For us, the European funds were a fundamental opportunity to move forward and implement our strategy.

What is the role of O Rosal Town Council in this energy transition process? What steps have they taken so far and what is the next stage?

The council and the neighbourhood are the engine, the driver of this transformation. The first thing we did when we came into government five years ago was an energy audit to get a clear picture of the situation. Then we joined PACES (Climate Action and Sustainable Energy Plan) and built a model of sustainability and progressive energy transformation around three axes, for which we raised almost €4 million in three years from the European Next Generation Funds.

These three axes are, firstly, reclaiming public space for people. We are creating new spaces for neighbourhoods to live together. Some examples are the recovery of the Town Hall Square or the Horizon Esplanade, with which we are promoting, in contrast to the rubber park model, the ecoparks, which are new leisure spaces integrated into the enhancement of nature and landscape. We have also begun to connect O Rosal by creating safe routes for alternative mobility in the neighbourhood, as opposed to the exclusive use of the car.

Secondly, we set out to lead by example with a municipal energy transformation, raising funds for energy efficiency by modifying all our public lighting. We have embarked on a progressive and comprehensive energy efficient refurbishment of our Unitary Schools (we are on the third of seven). Following a study, we have also renewed the energy consumption systems of the main municipal facilities by installing biomass, solar or aerothermal energy.

Finally, the third axis was to initiate an energy transformation in the neighbourhood. We generalised communal composting in the town centre and individual composting in the parishes. We were the first, and so far only, council in the whole region to have electric car chargers, and now we are embarking on energy communities, being the first council to award a Community Transformation Office.

As a small rural council in terms of population and public resources, what lessons can you learn that can be replicated in other similar councils?

The big social challenge we have is that many people who do not have environmental sustainability as a daily priority can become participants and protagonists.

The neighbourhood and visitors associate O Rosal with quality of life because of its great natural, heritage and landscape value. We are located in Foz do Miño, also bathed by the Atlantic Ocean, in a valley of great natural value and with a special microclimate for agriculture. Environmental sustainability and energy transformation go hand in hand with achieving and maintaining the present and future quality of life of which we are so proud. Surely this reality, with its particularities, can be replicated in other municipalities in the Galician countryside.

That is why I believe it is important to work strategically and to prioritise sustainability in all government actions. For us, the European funds have been a fundamental opportunity to move forward and implement this strategy.

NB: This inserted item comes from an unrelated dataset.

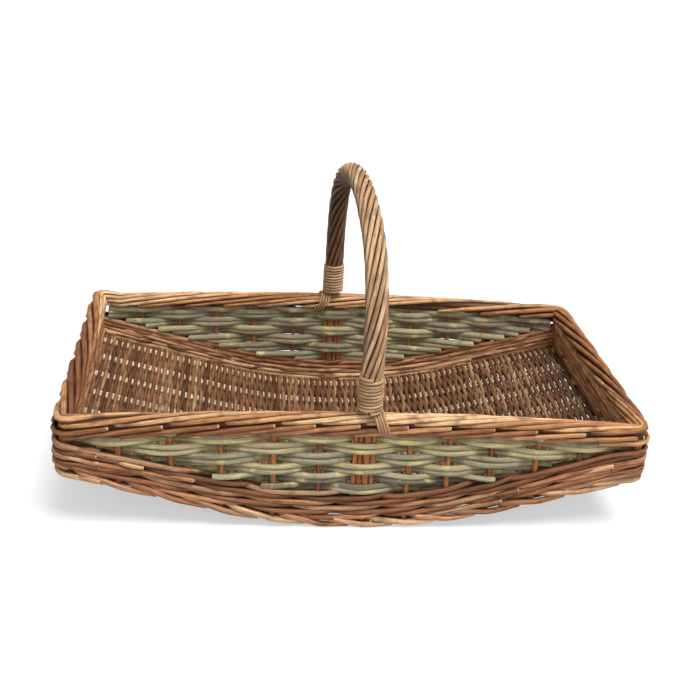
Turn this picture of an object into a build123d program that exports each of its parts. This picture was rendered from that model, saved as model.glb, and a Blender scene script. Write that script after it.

And the neighbourhood, farms, small businesses and local associations, what concerns do you see in this step you are taking?

We are at the beginning of the process of creating the O Rosal Rural Energy Community through the EC4RURAL project. At the moment we have a lot of questions, curiosity and the desire to involve the social fabric, especially some mountain communities.

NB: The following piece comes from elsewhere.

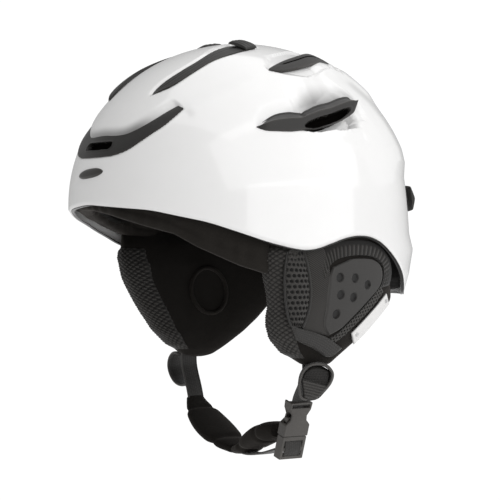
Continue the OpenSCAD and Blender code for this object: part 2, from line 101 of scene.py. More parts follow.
# the shell's lower edge with its corners eased: mean over a few degrees either way
rimTable = np.stack([np.arange(0, 180.5, 0.5), np.mean([
    np.interp(np.arange(0, 180.5, 0.5) + k, rimPoints[:, 0], rimPoints[:, 1])
    for k in np.linspace(-3.5, 3.5, 15)
], axis=0)], -1)


# 0 to 1 with level ends
def ease(x):
    c = np.clip(x, 0, 1)
    return c * c * (3 - 2 * c)


# a bump of height 1 and half width w round x = 0
def bell(x, w):
    return np.exp(-(x / w) ** 2)


# sign kept, size raised to a power
def signedPower(c, p):
    return np.sign(c) * np.abs(c) ** p


# Catmull-Rom curve through the points, at shares u from 0 to 1
def spline(points, u):
    p = np.asarray(points, float)
    n = len(p) - 1
    x = np.minimum(np.asarray(u, float) * n, n - 1e-6)
    i = np.floor(x).astype(int)
    f = (x - i)[..., None]
    a, b, c, d = p[np.maximum(i - 1, 0)], p[i], p[np.minimum(i + 1, n)], p[np.minimum(i + 2, n)]
    return b + 0.5 * f * ((c - a) + f * ((2 * a - 5 * b + 4 * c - d) + f * (3 * (b - c) + d - a)))


# shell section: a superellipse whose size falls as a circle towards the crown, with its own rear profile
def levelAt(t, z, h):
    side = np.where(z > 0, np.sqrt(np.clip(1 - (z / h) ** 2, 0, 1)), 1)
    rear = np.where(z > 44, side, lookup(rearTable, z) * np.where(h < crownH, 0.996, 1))
    return side + (rear - side) * ease((np.where(t > 180, 360 - t, t) - 112) / 38)


# point of the surface o under the outside, at angle t and height z
def atHeight(t, z, o):
    k = levelAt(t, z, crownH - o)
    sn, cs = np.sin(np.radians(t)), np.cos(np.radians(t))
    x = (halfW - o) * k * signedPower(sn, 2 / planPower)
    y = -(halfL - o) * k * signedPower(cs, 2 / planPower)
    return np.stack([x, y, z + 0 * x], -1)


# the same with s running down an arc from the crown (0) to the lower edge (1)
def skinPoint(t, s, o, edge):
    h = crownH - o
    last = np.where(edge > 0, np.degrees(np.arccos(np.clip(edge / h, -1, 1))), 90 - np.degrees(edge / h))
    a = s * last
    z = np.where(a < 90, h * np.cos(np.radians(a)), np.radians(90 - a) * h)
    return atHeight(t, z, o)


# p moved along its own direction onto the shell's outside, then o beyond it
def onSkin(p, o):
    m = (np.abs(p[..., 0]) / halfW) ** planPower + (np.abs(p[..., 1]) / halfL) ** planPower
    g = np.sqrt(m ** (2 / planPower) + (p[..., 2] / crownH) ** 2)[..., None]
    return p / g + np.asarray(o)[..., None] * p / np.linalg.norm(p, axis=-1, keepdims=True)


# outside of the ear pad at y, z, then d further out
def onPad(y, z, d):
    w, l = halfW - lookup(padUnder, z), halfL - lookup(padUnder, z)
    x = w * (1 - (np.abs(y) / l) ** planPower) ** (1 / planPower) + d
    return np.stack([x, y + 0 * x, z + 0 * x], -1)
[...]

The CTO will allow us to work in an environment of trust in this energy transformation, of direct communication, of constant effort with personal technical support, of accompaniment with immediate response and of a structure to make known the operation and the reality of the pooling of services in matters such as the maintenance of the energy communities themselves.

Environmental sustainability and energy transformation go hand in hand to achieve and maintain the current and future quality of life in O Rosal that we are so proud of.

Looking to the future, specifically to the autumn of 2025, when the CTO will have been completed, and to the summer of 2027, when the EC4RURAL project will have been completed and the O Rosal Energy Community will already be in operation, how do you see this (historical) milestone affecting the quality of life for the social and economic fabric of your municipality?

I hope we can conclude that we are an example of progress in the transformation of local renewable energy in the Galician countryside. With an efficient and economically and socially viable model, with the participation of the neighbourhood, which leads us to prioritise the quality of life of everyone by changing the management of a basic good such as energy for people’s lives.